The following is a review of the book, originally printed in the Spring 2017 issue of ‘The College,’ published by St. John’s College. The review is reprinted in our newspaper with permission.

By ANNA ANDERSEN

Since moving to the small town of Decorah, Iowa, in 1991, former Chicago Tribune columnist Robert Wolf has been concerned with the decline of rural America. The upper Midwest’s Driftless bioregion, of which Decorah is part, once easily fed its inhabitants with its agriculture and fishing; now, despite much of the area being farmland, it must import most of its food and other manufactured goods.

“I began to think,” writes Wolf, “about how such a region could escape the trauma of another national depression, and realized only a region that was self-reliant and relatively self-sufficient could do this.”

How, then, to create such a region? The solution, Wolf believes, lies in the concept of “the agricultural city,” a term coined by Chicago architect Joe Lambke. In Lambke’s vision, rather than viewing themselves as a series of towns or villages separated by fields, several rural communities would join together to form one “city” with multiple nodes of population.

Cooperating rather than competing would allow the inhabitants of an agricultural city to develop a self-supporting economy less dependent on centralized corporate interests.

Wolf first put forth these ideas in a six-part editorial for Iowa Public Radio in 1994, ‘Developing Regional, Rural Economies;’ the piece won the Sigma Delta Chi Award and Bronze Medal from the Society of Professional Journalists for Best Radio Editorial. It was reprinted in the DesMoines Register.

Now, he has expanded this work into a book, Building the Agricultural City (Ruskin Press, 2016). The publication costs were raised on the crowdfunding website IndieGoGo. Crowdfunding itself is an example of the democratic, grassroots actions that Wolf feels “democratize our economy” and help decentralization.

Building the Agricultural City outlines several practical steps toward building a self-sufficient regional economy: “a community development bank, numerous worker-owned cooperatives, and one or two closed-loop agricultural systems to provide fresh fruit and vegetables year round.

Each municipality would have a publicly owned utility powered by renewable sources. Each of these tools has been successfully implemented by communities around the world.

Locally sourced food, trendy on upscale urban menus, might seem easy to achieve for the agricultural city; unfortunately, most American farmland is owned by corporations, which ship crops out of the region where they are grown.

Wolf believes small farmers can maximize their local impact by turning to “closed-loop” agricultural systems, “in which the waste from one part of the system [becomes] the nutrient for another”—e.g., Plant Chicago raises tilapia, and removes their waste from the water to use as fertilizer for edible plants. The clean water is then re-circulated into the fish tanks.

Ironically, Wolf finds examples of such projects only in cities.

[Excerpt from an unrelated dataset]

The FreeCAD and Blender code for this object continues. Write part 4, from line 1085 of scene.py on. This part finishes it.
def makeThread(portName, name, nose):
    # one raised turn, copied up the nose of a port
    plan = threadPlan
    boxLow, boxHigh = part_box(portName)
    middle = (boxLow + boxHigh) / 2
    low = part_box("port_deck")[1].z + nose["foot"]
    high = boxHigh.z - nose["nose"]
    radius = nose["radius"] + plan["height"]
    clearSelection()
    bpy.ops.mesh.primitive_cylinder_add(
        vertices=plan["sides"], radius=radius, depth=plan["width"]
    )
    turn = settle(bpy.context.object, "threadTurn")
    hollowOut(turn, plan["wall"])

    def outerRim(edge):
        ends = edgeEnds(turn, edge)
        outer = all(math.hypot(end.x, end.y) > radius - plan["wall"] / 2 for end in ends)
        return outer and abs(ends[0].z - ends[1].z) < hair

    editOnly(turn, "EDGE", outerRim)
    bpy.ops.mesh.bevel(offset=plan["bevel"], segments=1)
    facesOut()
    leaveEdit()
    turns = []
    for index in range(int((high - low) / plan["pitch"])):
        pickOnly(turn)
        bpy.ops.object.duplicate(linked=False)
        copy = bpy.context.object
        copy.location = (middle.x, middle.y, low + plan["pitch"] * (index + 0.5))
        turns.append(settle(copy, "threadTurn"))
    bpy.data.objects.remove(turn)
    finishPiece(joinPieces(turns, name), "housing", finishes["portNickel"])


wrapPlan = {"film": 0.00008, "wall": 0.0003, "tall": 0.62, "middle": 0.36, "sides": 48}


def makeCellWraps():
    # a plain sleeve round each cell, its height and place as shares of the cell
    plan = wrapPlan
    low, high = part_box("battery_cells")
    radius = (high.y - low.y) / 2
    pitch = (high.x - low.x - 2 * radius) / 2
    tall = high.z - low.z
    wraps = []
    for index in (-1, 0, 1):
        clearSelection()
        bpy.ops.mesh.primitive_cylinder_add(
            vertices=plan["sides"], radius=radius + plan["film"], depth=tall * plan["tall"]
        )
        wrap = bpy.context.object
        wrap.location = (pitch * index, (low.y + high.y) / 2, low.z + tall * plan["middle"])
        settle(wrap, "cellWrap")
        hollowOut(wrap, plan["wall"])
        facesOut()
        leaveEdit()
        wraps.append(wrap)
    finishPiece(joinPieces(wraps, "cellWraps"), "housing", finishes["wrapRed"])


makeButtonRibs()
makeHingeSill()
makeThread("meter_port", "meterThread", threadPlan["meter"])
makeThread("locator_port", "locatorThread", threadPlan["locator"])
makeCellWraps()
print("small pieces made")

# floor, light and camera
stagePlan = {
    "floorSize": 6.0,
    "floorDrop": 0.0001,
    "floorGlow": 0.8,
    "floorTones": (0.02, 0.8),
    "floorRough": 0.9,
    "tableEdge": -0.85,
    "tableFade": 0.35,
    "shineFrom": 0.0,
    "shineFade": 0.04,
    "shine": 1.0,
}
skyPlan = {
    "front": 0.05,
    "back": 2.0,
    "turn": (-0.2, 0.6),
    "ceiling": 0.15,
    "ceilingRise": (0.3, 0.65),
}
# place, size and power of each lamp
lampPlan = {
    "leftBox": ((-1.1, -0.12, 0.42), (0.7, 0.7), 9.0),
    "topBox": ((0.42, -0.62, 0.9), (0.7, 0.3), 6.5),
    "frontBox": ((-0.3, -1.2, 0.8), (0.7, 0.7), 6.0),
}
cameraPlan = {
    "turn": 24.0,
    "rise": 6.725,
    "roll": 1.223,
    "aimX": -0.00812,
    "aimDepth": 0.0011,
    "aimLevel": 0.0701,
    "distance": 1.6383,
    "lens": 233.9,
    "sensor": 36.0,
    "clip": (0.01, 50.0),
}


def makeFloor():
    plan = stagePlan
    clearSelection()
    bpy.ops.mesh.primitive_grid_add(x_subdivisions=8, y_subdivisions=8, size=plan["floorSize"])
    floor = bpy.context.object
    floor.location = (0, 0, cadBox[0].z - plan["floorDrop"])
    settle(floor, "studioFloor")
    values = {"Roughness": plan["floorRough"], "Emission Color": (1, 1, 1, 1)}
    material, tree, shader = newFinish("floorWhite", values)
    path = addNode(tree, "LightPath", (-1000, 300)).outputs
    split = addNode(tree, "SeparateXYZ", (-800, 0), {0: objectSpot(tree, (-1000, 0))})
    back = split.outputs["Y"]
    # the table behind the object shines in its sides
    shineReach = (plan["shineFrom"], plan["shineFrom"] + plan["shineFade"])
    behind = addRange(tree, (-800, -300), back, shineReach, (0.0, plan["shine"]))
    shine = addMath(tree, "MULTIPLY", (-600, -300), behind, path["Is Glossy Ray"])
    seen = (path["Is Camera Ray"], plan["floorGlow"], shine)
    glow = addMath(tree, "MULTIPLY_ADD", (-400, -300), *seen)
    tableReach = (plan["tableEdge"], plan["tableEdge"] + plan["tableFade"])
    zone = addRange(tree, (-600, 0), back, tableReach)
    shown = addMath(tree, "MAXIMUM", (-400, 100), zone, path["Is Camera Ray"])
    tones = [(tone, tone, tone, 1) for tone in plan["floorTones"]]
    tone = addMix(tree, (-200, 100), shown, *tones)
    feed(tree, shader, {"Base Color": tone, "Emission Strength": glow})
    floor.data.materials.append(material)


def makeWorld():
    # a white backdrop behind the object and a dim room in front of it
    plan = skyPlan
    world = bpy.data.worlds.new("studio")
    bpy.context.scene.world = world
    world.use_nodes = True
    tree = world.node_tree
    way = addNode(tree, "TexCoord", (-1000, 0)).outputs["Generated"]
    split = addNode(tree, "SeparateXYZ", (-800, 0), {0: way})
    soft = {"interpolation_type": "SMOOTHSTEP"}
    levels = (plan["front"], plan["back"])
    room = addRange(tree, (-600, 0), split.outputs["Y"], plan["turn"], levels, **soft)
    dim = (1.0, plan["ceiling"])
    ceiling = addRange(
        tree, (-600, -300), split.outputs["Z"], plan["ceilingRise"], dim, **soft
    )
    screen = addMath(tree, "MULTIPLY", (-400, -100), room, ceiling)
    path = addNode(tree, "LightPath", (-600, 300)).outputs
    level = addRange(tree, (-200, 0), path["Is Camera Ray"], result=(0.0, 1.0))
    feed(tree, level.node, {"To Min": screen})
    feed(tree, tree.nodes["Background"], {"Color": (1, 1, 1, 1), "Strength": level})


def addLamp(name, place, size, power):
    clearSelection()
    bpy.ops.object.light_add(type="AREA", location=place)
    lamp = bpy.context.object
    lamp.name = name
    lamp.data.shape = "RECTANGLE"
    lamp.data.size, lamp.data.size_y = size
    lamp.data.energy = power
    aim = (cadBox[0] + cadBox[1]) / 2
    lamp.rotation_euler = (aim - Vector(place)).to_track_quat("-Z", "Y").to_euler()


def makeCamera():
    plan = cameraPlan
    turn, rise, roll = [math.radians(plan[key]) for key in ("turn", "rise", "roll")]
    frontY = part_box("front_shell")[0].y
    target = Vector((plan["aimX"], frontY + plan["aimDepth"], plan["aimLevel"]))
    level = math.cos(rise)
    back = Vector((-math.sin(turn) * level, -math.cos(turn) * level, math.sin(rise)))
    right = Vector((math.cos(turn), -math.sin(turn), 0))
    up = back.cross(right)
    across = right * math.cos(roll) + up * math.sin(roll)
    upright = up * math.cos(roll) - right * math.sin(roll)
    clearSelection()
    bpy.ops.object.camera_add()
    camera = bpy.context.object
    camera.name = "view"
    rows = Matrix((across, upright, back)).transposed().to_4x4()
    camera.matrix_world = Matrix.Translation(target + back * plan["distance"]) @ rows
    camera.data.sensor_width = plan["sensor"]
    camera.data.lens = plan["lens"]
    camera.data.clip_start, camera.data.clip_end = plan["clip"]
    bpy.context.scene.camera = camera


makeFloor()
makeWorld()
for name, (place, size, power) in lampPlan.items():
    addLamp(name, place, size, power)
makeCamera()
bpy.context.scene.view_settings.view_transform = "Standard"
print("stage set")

Another urban innovation that Wolf recommends in a rural context is that of the community development bank. The first of these in the U.S. was founded in 1973 by four friends in the South Shore area of Chicago, which was losing capital as whites moved out of the neighborhood. Its investors included “nonprofits, churches, banks, insurance companies, community organizations, and individuals,” and the bank “invested in minority-owned businesses and financed apartment renovation that created affordable housing.”

Placing community before profit, banks like ShoreBank, Bangladesh’s Grameen Bank, and the Bank of North Dakota, help keep small economies strong. These economies can be further strengthened, Wolf argues, by the creation of worker-owned cooperatives, modeled on European examples.

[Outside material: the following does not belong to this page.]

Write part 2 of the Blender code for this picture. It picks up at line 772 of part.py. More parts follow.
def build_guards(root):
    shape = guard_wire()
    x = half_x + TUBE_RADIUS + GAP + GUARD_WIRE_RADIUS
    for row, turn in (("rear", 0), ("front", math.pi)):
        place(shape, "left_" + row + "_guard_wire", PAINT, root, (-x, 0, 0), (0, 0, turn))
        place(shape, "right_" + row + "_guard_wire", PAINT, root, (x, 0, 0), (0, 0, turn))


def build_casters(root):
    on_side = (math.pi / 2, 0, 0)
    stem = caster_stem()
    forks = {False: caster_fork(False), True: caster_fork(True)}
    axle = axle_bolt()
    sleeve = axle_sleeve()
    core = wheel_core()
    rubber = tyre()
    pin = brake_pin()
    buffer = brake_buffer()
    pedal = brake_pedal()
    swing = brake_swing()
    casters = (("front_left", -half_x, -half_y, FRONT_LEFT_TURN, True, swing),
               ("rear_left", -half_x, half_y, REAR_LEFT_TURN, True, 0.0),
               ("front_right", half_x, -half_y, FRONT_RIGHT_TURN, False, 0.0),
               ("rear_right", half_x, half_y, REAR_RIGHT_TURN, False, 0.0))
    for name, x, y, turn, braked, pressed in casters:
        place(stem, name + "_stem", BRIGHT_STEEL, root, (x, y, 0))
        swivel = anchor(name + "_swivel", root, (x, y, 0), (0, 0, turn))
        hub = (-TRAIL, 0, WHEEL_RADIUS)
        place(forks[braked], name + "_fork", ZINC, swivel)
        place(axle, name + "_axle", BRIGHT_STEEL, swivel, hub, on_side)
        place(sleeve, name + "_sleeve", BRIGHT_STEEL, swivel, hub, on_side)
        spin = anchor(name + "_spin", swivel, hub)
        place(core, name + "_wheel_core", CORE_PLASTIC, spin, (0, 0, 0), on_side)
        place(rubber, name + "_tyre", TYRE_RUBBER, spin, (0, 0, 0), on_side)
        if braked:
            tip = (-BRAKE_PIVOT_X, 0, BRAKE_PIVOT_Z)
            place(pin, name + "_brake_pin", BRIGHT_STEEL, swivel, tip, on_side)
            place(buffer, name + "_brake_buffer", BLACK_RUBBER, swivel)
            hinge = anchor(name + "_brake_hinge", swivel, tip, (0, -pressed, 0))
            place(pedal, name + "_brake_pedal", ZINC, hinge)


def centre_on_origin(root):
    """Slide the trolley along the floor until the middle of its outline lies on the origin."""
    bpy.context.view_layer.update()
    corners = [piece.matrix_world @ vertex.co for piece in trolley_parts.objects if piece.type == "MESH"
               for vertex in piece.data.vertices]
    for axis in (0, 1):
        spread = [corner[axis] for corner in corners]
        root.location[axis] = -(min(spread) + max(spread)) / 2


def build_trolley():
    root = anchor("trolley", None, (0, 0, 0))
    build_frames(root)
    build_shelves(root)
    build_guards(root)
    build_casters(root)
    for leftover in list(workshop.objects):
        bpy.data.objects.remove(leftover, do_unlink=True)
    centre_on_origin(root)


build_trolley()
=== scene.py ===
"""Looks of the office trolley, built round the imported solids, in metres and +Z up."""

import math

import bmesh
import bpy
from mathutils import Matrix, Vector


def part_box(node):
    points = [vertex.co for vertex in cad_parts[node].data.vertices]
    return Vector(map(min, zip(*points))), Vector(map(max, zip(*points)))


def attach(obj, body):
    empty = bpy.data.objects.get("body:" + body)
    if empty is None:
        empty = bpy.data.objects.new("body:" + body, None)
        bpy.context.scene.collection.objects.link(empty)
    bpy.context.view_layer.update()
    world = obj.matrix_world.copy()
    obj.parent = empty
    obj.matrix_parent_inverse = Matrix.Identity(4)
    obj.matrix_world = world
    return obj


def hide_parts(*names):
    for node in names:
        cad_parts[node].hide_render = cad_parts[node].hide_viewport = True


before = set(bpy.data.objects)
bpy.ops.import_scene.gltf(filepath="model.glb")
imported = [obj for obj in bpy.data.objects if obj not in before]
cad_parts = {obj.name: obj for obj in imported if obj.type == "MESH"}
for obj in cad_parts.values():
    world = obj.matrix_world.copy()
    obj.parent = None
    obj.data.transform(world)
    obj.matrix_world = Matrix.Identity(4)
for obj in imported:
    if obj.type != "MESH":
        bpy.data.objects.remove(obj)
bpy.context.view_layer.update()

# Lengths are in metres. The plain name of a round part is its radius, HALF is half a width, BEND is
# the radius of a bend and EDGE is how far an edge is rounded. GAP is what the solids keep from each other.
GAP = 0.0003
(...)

The Emilia Romagna region of Italy, for instance, has approximately 8,100 cooperatives, in which businesses producing the same product collaborate rather than compete—and it is this power of collaboration that allows them to compete at a global level and enjoy a high quality of life.

One last piece of the puzzle, Wolf writes in an epilogue, is the necessary reemergence of regional arts and literature, “almost instinctively understood to be the best means available for developing regionalist sensibility.”

Writers, artists, and musicians are vital forces to “[foster] a regional consciousness, by offering dying rural towns an alternative to bitterness and passive acceptance of a system that works against them.”

In this way, the humanities can add their persuasive power to advances in science and technology, Wolf hopes, in order to build “a cooperative society in which meaningful, remunerative work is available to all…a culture rooted in the land and created with tools that enable a people to live harmoniously with the land.”